Leica Rangefinder or: How I Learned to Stop Worrying and Love the Leica M8
By ricky m
19 Dec 2007
It started with an attraction, and at that moment, it had nothing to do with her inner quality. It was superficial and shallow. When I first saw the Leica M8, I was already in a existing relationship with the D-Lux 2. We had been together for over a year, since March of 2006. We traveled for 6 months throughout Europe together and it was wonderful.
Then I saw her, it was in a magazine. She was beautiful and amazing. The Leica M8 was out and making her rounds on the circuit. Like any celebrity, she had her share of controversy. She wasn't perfect at first but that didn't deter her from being famous. People were in awe of the M8, and everyone wanted one.
I continued my relationship with the D-Lux 2, who was there for every wonderful moment and event that has shaped my life during that year together. In the back of my mind, I secretly wanted the M8. I know it was impossible, yet it didn't stop me from the thoughts that poured into my head. I would run away with the M8 and travel the globe to exotic places. My dream of becoming a traveling photographer would include her, and we'd be happy.
Then by chance, fate's door opened and hit me in the face, and I crawled on all fours through it.
It began in a camera store while I was killing time. I noticed the silver Leica product boxes proudly displayed on the shelves. I stepped up to the counter to have a closer look around. And there she was. The M8. A wave of excitement fell over me as I just stared. Minutes passed as if hours. I finally asked the clerk if I could see her. He obliged and made the introduction.
I studied her closely but not too closely. I tried not to make a scene or act as if I wasn't worthy to be in her presence. She was much heavier than I had imagined and a little bigger than her photos. I lifted her up to my eye, focused, and pressed the button. She clicked. I quickly put her down. What was I doing? We had just met. An image quickly appeared on her LCD. It wasn't great. This I took as a sign. I handed her back to the clerk and walked out. That night, all I could think about was her. I didn't tell the D-Lux 2 where I had been, nor what I had done.
Over the next few weeks, I started to research more. I tried to find as much info on the M8 as I could. It became obsessive. I had read she had gotten better since she first hit celebrity status, but she still had problems. Yet no one seemed to care. They had tried to make her better with a mix of firmware upgrades and press releases and it seemed to be helping. It just wasn't helping me. I had to have her. I frequented the same camera shop which became routine. Each time I went in, I had newer knowledge and took more and more photos with her. We started to form a bond. Our situation was perfect as I had someone at home, and she was still yet to be purchased. It was our secret.

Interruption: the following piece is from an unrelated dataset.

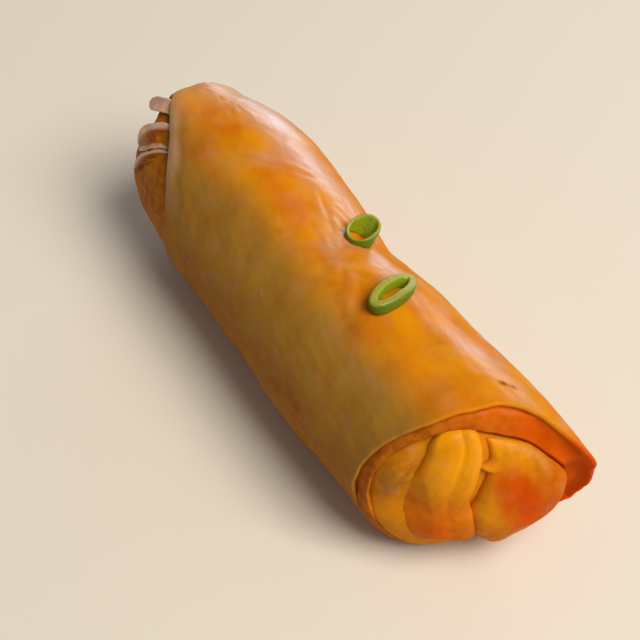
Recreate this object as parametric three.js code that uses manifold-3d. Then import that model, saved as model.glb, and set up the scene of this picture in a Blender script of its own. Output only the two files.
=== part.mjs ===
// Fried spring roll, one piece of food, with two slices of green onion lying on it.
// Millimetres, +Z up. The roll lies along X on a narrow flat strip at z = 0, its near end towards +X.
// The origin is under the middle of the whole.
//
// A spring roll is a sheet of dough wound round a log of filling. The last turn ends in two lips, one at each end.
// The turn under it comes out past the lip and bends inwards, and the corners of the sheet are tucked over the
// filling inside that. So each end has, from outside to inside: lip, groove, under-turn, its edge, and the folds.
// The skin is one grid of points: rings round the roll, from the middle of the far end to that of the near end.

import * as THREE from "three";
import { mergeVertices } from "three/addons/utils/BufferGeometryUtils.js";
import Module from "manifold-3d";

// ---- driving dimensions -------------------------------------------------------------------------------------------
// Angles are in degrees round the roll: 0 at the top, 90 on the -Y side, 180 underneath.
// A station is a place along the roll, measured on its axis from a point near its middle, positive to the near end.

const RADIUS = 22.9; // of the last turn
const RESTING_CUT = 1.3; // how much of the round is flat where the roll rests
const LAYER = 1.0; // thickness of one turn of fried dough
const MIDDLE = { station: -6.4, y: 0.15 }; // middle of the whole length and width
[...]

Then one day she was gone. I didn't even have to ask the clerk, I just knew. Her box was gone, the only one on the shelf, it had confirmed my worst thoughts. I came home later that day and got online. She wasn't to be found anywhere else. No one had her and no one would for awhile. The press releases and firmware upgrades had made her more popular. More people like me were wanting her. It made me mad. I tried to rekindle the relationship I had neglected with my D-Lux 2, and it was forced. She didn't seem to mind but partly because she had no idea, it just wasn't the same anymore.
It didn't take long before we broke up. I can't say it was a huge event, and I was fairly emotionless. I remained single for a few weeks. How I & the M8 got together was just as eventful really. I won't bore you with details. It's what happened over the next month. Our time together permanently was different than our time at the store. We were out in public, and she was so much different. All I wanted to do was take photos. Everywhere I went, I was using her to get what I want. And she wasn't giving me what I needed. Blurry shots. Too bright. Too dark. Crap, I didn't take off the lens cap. What had happened?
I couldn't afford the nice lenses she was used to back in the store. My pre-APSH, none 6-bit encoded lenses weren't good enough. She repaid me by spewing out images whose black color were reddish or magenta in tint. "Here sweetie, I got you an IR filter." That only solved our problems partially. My worry grew to frustration and I began to stop loving the M8.
I looked to the internet for help. I looked to Flickr for help. Then I met Glen. Glen was what you'd call a photo-polygamist. He had endured many M's in his life. His current household consisted of the M6, 7 & 8. He had it all, from young to old. I told him about my dilemma to which he replied: "You know, I've come to learn that a bad picture is a result of the photographer, not his camera." I stood silent. Was it that simple? Was it all me? "Is that her?" Glenn said next, looking down in my opened Jack Spade bag. Before I could answer he reached down and picked her up. Lifted her to his eye, turned the other way out towards the street and pressed the shutter. He handed her back to me. The image that appeared blew me away.
From that moment forward, I realized many things. Ultimately, it was indeed my fault. I started to take my time with her. I no longer ignored her meter and I trusted. I was paying more attention to her and it was working. The results were almost immediate. I won't go into sappy details, for that you have to see our pictures together. We are more happier now than before. She doesn't mind the pre-ASPH 90mm lens. And we are happy with our new Voightlander 35mm ASPH lens. It's a prefect compliment to our marriage. I no longer worry.